The Daily Manila Shimbun

 

Tokyo Games seen offering biz chances to sports tech startups

August 26, 2019



Silicon Valley--Attention is being paid to "sports tech" startups that use information technologies in providing new ways of watching sporting events and advising athletes on methods of training.

In Japan, moves to introduce such sports-linked IT have been gaining pace, with less than one year to go before the Tokyo Olympics and Paralympics.

Last year, Japanese advertising giant Dentsu Inc. <4324> and Scrum Ventures, an investment company with business bases in Japan and the United States, jointly launched a program supporting startups engaged in the sports business.

Twelve firms selected from across the world, including Tokyo-based Ventus Inc., which offers a service allowing people to cheer sports teams and athletes by buying digital trading cards, showcased their technologies and ideas at a related event held in San Francisco on Tuesday last week.

Of them, U.S. display technology company Misapplied Sciences exhibited its technology enabling spectators of sporting events to watch different images. The firm is in talks for demonstrating the technology at the opening ceremony for Japan's new National Stadium, located in Tokyo, in December.

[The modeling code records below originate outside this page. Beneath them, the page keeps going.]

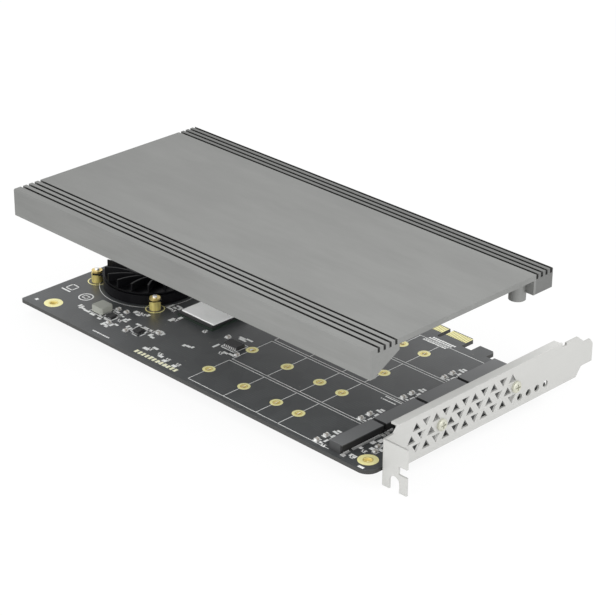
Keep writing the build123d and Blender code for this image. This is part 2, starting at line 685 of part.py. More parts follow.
# Power inductor: moulded block with two folded terminals
with BuildPart() as power_inductor:
    with BuildSketch(Plane.XY.offset(TERMINAL_T)):
        with Locations((INDUCTOR_X, INDUCTOR_Y)):
            Rectangle(INDUCTOR_SIZE, INDUCTOR_SIZE)
    extrude(amount=INDUCTOR_HEIGHT - TERMINAL_T)
    chamfer(edges().filter_by(Axis.Z), INDUCTOR_CORNER)
    chamfer(faces().sort_by(Axis.Z)[-1].edges(), INDUCTOR_RIM)
write(power_inductor.part, "power_inductor")

with BuildPart() as inductor_terminals:
    with BuildSketch(Plane.XY):
        terminal_reach = (INDUCTOR_SIZE - TERMINAL_INSET) / 2
        with Locations(*[(INDUCTOR_X + side * terminal_reach, INDUCTOR_Y) for side in (-1, 1)]):
            Rectangle(TERMINAL_INSET, TERMINAL_W)
    extrude(amount=TERMINAL_T)
write(inductor_terminals.part, "inductor_terminals")

for index, place in enumerate(from_near(CONTROLLERS)):
    with BuildPart() as controller:
        with BuildSketch(Plane.XY):
            with Locations(place):
                Rectangle(CONTROLLER_SIZE, CONTROLLER_SIZE)
        extrude(amount=CONTROLLER_T)
        chamfer(faces().sort_by(Axis.Z)[-1].edges(), CONTROLLER_CHAMFER)
    write(controller.part, f"power_controller_{index + 1}")

# Configuration memory with gull leads on both long sides
with BuildPart() as memory_chip:
    with BuildSketch(Plane.XY.offset(MEMORY_STANDOFF)):
        with Locations((MEMORY_X, MEMORY_Y)):
            Rectangle(MEMORY_LENGTH, MEMORY_WIDTH)
    extrude(amount=MEMORY_T)
    chamfer(faces().sort_by(Axis.Z)[-1].edges(), MEMORY_CHAMFER)
write(memory_chip.part, "memory_chip")

lead_xs = [MEMORY_X + (i - (MEMORY_LEADS - 1) / 2) * MEMORY_LEAD_PITCH for i in range(MEMORY_LEADS)]
with BuildPart() as memory_leads:
    for lead_x in lead_xs:
        with BuildSketch(Plane.YZ.offset(lead_x - MEMORY_LEAD_WIDTH / 2)):
            for side in (-1, 1):
                edge_y = MEMORY_Y + side * MEMORY_WIDTH / 2
                rise = MEMORY_STANDOFF + MEMORY_T / 2
                Polygon(
                    (edge_y, rise),
                    (edge_y + side * MEMORY_LEAD_KNEE, rise),
                    (edge_y + side * MEMORY_LEAD_KNEE, MEMORY_LEAD_T),
                    (edge_y + side * MEMORY_LEAD_REACH, MEMORY_LEAD_T),
                    (edge_y + side * MEMORY_LEAD_REACH, 0),
                    (edge_y + side * (MEMORY_LEAD_KNEE - MEMORY_LEAD_T), 0),
                    (edge_y + side * (MEMORY_LEAD_KNEE - MEMORY_LEAD_T), rise - MEMORY_LEAD_T),
                    (edge_y, rise - MEMORY_LEAD_T),
                )
        extrude(amount=MEMORY_LEAD_WIDTH)
write(memory_leads.part, "memory_leads")

# Gold pads of two unused headers along the near edge
header_places = [(x + i * HEADER_PITCH, y) for x, y in from_near(HEADER_STARTS) for i in range(HEADER_PADS)]
with BuildPart() as header_pads:
    with BuildSketch(Plane.XY):
        with Locations(*header_places):
            Rectangle(HEADER_PAD_W, HEADER_PAD_L)
    extrude(amount=HEADER_PAD_T)
write(header_pads.part, "header_pads")

# Ceramic capacitors beside the sockets and round the power section
socket_cap_x = MODULE_END_X - SOCKET_CAP_BACK
socket_caps = [(socket_cap_x, y + offset) for y in SLOT_YS for offset in SOCKET_CAP_OFFSETS]
with BuildPart() as ceramic_capacitors:
    with BuildSketch(Plane.XY):
        with Locations(*socket_caps, *from_near(POWER_CAPS + MEMORY_CAPS), *from_corner(FRONT_CAPS)):
            Rectangle(CAP_W, CAP_L)
    extrude(amount=CAP_T)
write(ceramic_capacitors.part, "ceramic_capacitors")

# Chip resistors
with BuildPart() as chip_resistors:
    with BuildSketch(Plane.XY):
        near_chips = from_near(POWER_CHIPS + HEADER_CHIPS + MEMORY_CHIPS)
        with Locations(*near_chips, *from_corner(FRONT_CHIPS)):
            Rectangle(CHIP_L, CHIP_W)
    extrude(amount=CHIP_T)
write(chip_resistors.part, "chip_resistors")

# Side-firing status lamps behind the bracket's round holes
with BuildPart() as status_leds:
    with BuildSketch(Plane.XY):
        led_x = BOARD_FRONT - LED_SETBACK - LED_BODY_D / 2
        with Locations(*[(led_x, LED_FIRST_Y + LED_OFFSET + i * LED_PITCH) for i in range(LED_COUNT)]):
            Rectangle(LED_BODY_D, LED_BODY_W)
    extrude(amount=LED_BODY_H)
write(status_leds.part, "status_leds")
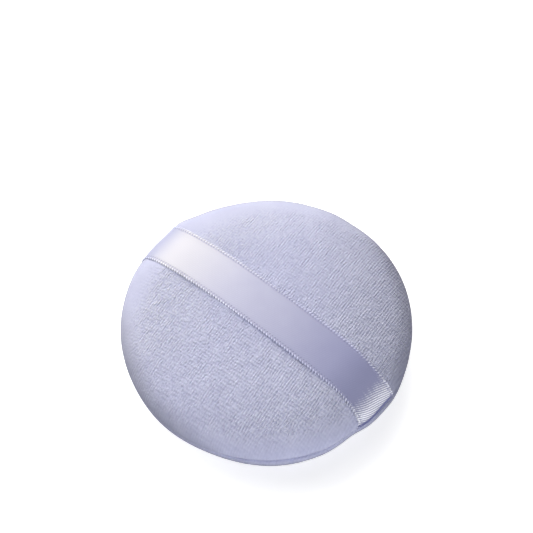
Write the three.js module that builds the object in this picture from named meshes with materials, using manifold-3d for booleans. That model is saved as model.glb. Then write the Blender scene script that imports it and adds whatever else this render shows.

Omegawave, from Finland, displayed its technology offering the most effective training plans for athletes, using data including nerve signals and heart rate collected by a wearable device.

The company is set to conduct tests on the technology with the Japan Triathlon Union and the Fagiano Okayama, a professional soccer team in Okayama Prefecture, western Japan, which belongs to the J2 second division of the Japan Professional Football League, better known as the J.League.

"Japan's sports world still tends to like the 'die-hard' spirit," Takuya Miyata, general partner of Scrum Ventures, said. Jiji Press

"Involving Japan (in the field of sports technology) is meaningful," he added.